Las notas estremecidas de una armónica que abraza a los arpegios –que sólo él toca así– dan el cierre al Don´t think twice, it’s alright de Bob Dylan, una canción en la que un tipo, aunque desengañado y triste, se muestra displicente y soberbio: “Mira por la ventana y me habré ido, pero no lo pienses dos veces, da igual”, y el viento de la Hohner parece evocar, puro poema, el silbato, el traqueteo sobre la ferrovía y el vapor que expele la locomotora. Para quienes al mar le tenemos algo más que respeto, el tren es –románticamente– la forma de desplazamiento más lírica; no pocas canciones han pinchado esa vena. Duke Ellington y John Coltrane –cuyo apellido también suena al gremio de maquinistas, factores y guardagujas– cogiendo un subterráneo –el Tren A– que no deben perder porque ya es tarde para llegar a Harlem. La Electric Light Orchestra era un grupo fascinante que he dado en recuperar sin mayor pena: una fábrica de ritmos y sonidos tan progresivos como su Último tren a Londres, y es que el último tren es una granada de sentimientos y ensoñaciones. Como la fabulosa –por moderna– O tren de Andrés Dobarro (1970), en riguroso galego, de música y recitado absolutamente metafóricos de un larga distancia que va a todo tren, y que finalmente nos llevará “na terra da felicidad”.

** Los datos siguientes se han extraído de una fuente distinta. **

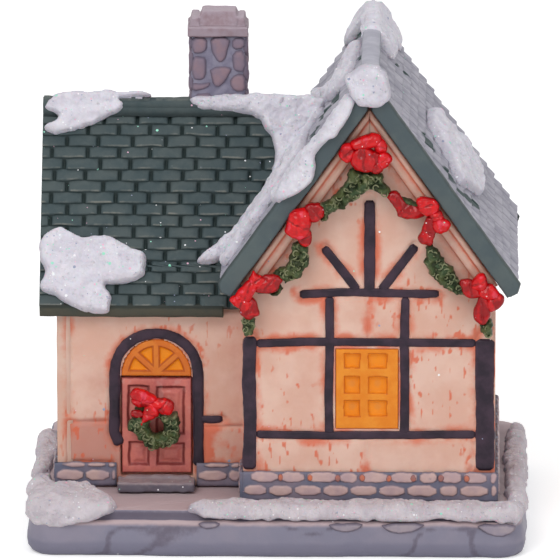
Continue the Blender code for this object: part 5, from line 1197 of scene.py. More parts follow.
def makeChimney():
    look = chimney
    wide, deep = look["right"] - look["left"], look["back"] - look["front"]
    sides = (onWall("front", look["front"], look["left"]), onWall("back", look["back"], look["right"], -1),
             onWall("left", look["left"], look["back"], -deep / wide),
             onWall("right", look["right"], look["front"], deep / wide))
    stones, seed = [], 300
    for put in sides:
        for outline in look["stones"]:
            seed += 1
            stones.append(softLump(0.55, [(x - look["left"], z) for x, z in outline], put, 0.36, edge=0.75, spacing=0.2,
                                   lump=0.06, lumpSize=1.1, seed=seed, depth=0.3, wobble=0.07, rounds=1))
    makeJoined("chimney_stones", stones, "chimneyStone", ("chimney_shaft",), "chimney_stone")
    core = block((look["left"] + 0.1, look["front"] + 0.1, look["low"]),
                 (look["right"] - 0.1, look["back"] - 0.1, look["top"]))
    verts, faces, normals = meltTogether("mortar", core[0], core[1], 0.3, 3, 0.12, 1.1, 9)
    makePiece("chimney_mortar", verts, faces, "chimneyMortar", slotName="chimney_stone")
    middle = (look["front"] + look["back"]) / 2
    cap = joinParts([block((left, middle - half, low), (right, middle + half, high), drawnIn)
                     for left, right, half, low, high, drawnIn in look["cap"]])
    verts, faces, normals = meltTogether("cap", cap[0], cap[1], 0.15, 5, 0.1, 1.3, 10)
    gap = fade(0.22, 0.0, np.abs(verts[:, 2] - 70.55)) + fade(0.3, 0.0, np.abs(verts[:, 2] - 69.1))
    # the second mask here is a painted highlight: the cap's faces that look up are lighter
    makePiece("chimney_top", verts, faces, "chimneyCap", ("chimney_cap",), slotName="chimney_stone",
              masks={"gap": np.clip(gap, 0, 1), "worn": np.clip(normals[:, 2], 0, 1)})


makeChimney()
print("chimney made")


# stone base, footing and step

plinth = {
    "halfX": 35.5, "halfY": 27.0, "corner": 4.5,
    "section": ((0.0, 1.0), (0.35, 0.55), (1.0, 0.2), (1.8, 0.05), (2.7, 0.1), (3.5, 0.2), (4.2, 0.3), (4.75, 0.42),
        (5.02, 0.62), (5.12, 0.9), (5.25, 1.2), (5.6, 1.38), (6.1, 1.44), (6.38, 1.55), (6.5, 1.85)),
    "hole": (13.0, 1.0, 14.4, 16.4, 5.3), "top": 6.5,
    "slabs": (
        ((7.2, 5.0), (12.5, 5.1), (11.6, 4.1), (9.6, 3.7), (7.9, 4.2)),
        ((14.6, 5.0), (21.2, 5.1), (20.2, 4.2), (17.6, 3.5), (15.6, 4.0)),
        ((28.0, 5.0), (33.9, 5.1), (33.6, 3.9), (31.6, 3.1), (29.4, 3.7)),
        ((-11.2, 5.1), (-7.6, 5.1), (-8.4, 4.2), (-10.2, 4.1)),
    ),
}


def roundedRectangle(centreX, centreY, halfX, halfY, corner, shares):
    # points at these shares of the way round a rounded rectangle, and the way out from it at each
    x, y, quarter = halfX - corner, halfY - corner, math.pi / 2 * corner
    # each leg: its length, where it starts or its middle, and its way, or an angle where it is a corner
    legs = ((2 * x, (-x, -halfY), (1, 0)), (quarter, (x, -y), -90), (2 * y, (halfX, -y), (0, 1)), (quarter, (x, y), 0),
            (2 * x, (x, halfY), (-1, 0)), (quarter, (-x, y), 90), (2 * y, (-halfX, y), (0, -1)),
            (quarter, (-x, -y), 180))
    points, outs = [], []
    for d in shares * sum(leg[0] for leg in legs):
        for length, at, way in legs:
            if d <= length:
                break
            d -= length
        if isinstance(way, tuple):
            out, far = (way[1], -way[0]), (way[0] * d, way[1] * d)
        else:
            turn = math.radians(way) + d / corner
            out = (math.cos(turn), math.sin(turn))
            far = (corner * out[0], corner * out[1])
        points.append((centreX + at[0] + far[0], centreY + at[1] + far[1]))
        outs.append(out)
    return np.array(points), np.array(outs)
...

Los cercanías y media distancia van ahora llenos, con lirismo el justo. El motivo es el abono gratuito por uso recurrente que ha instrumentado Renfe por indicaciones del Gobierno y pago del Estado. “Gratuito no es, perdona, es gratuito para quien lo adquiere, pero nos cuesta a todos. Y además, se lo dan igual a Ana Patricia Botín que al mendigo de abajo de mi oficina, que viene a pedir aquí abajo todos los días desde Villaliebre”. Ah, qué subjetivas certidumbres, las de la percepción selectiva. Esos trenes son objeto de cierta especulación de reservas, como sucede con lo repentinamente escaso. También es un chapuzón diario en las aguas de una realidad con sus especies y especímenes. Allí hay de todo: mayorías respetuosas, minorías de ineducados y patanes. En ausencia de mili, que según el mito nos enfriaba el niñateo y atusaba el pelo de la dehesa, bueno es un trayecto ida y vuelta varios días en semana en un colectivo. Pero es más que una cura de humildad: ya cansado y ensimismado, abandonarte en el último tren y llegar a tu desierta estación de destino es una trasunto del discurrir cotidiano, una actividad pasiva o rutinaria, aunque a la postre sea inexorable y pasajera: como la vida misma. Vivir es viajar en tren, bien mirado... por la ventana percibes la fugacidad.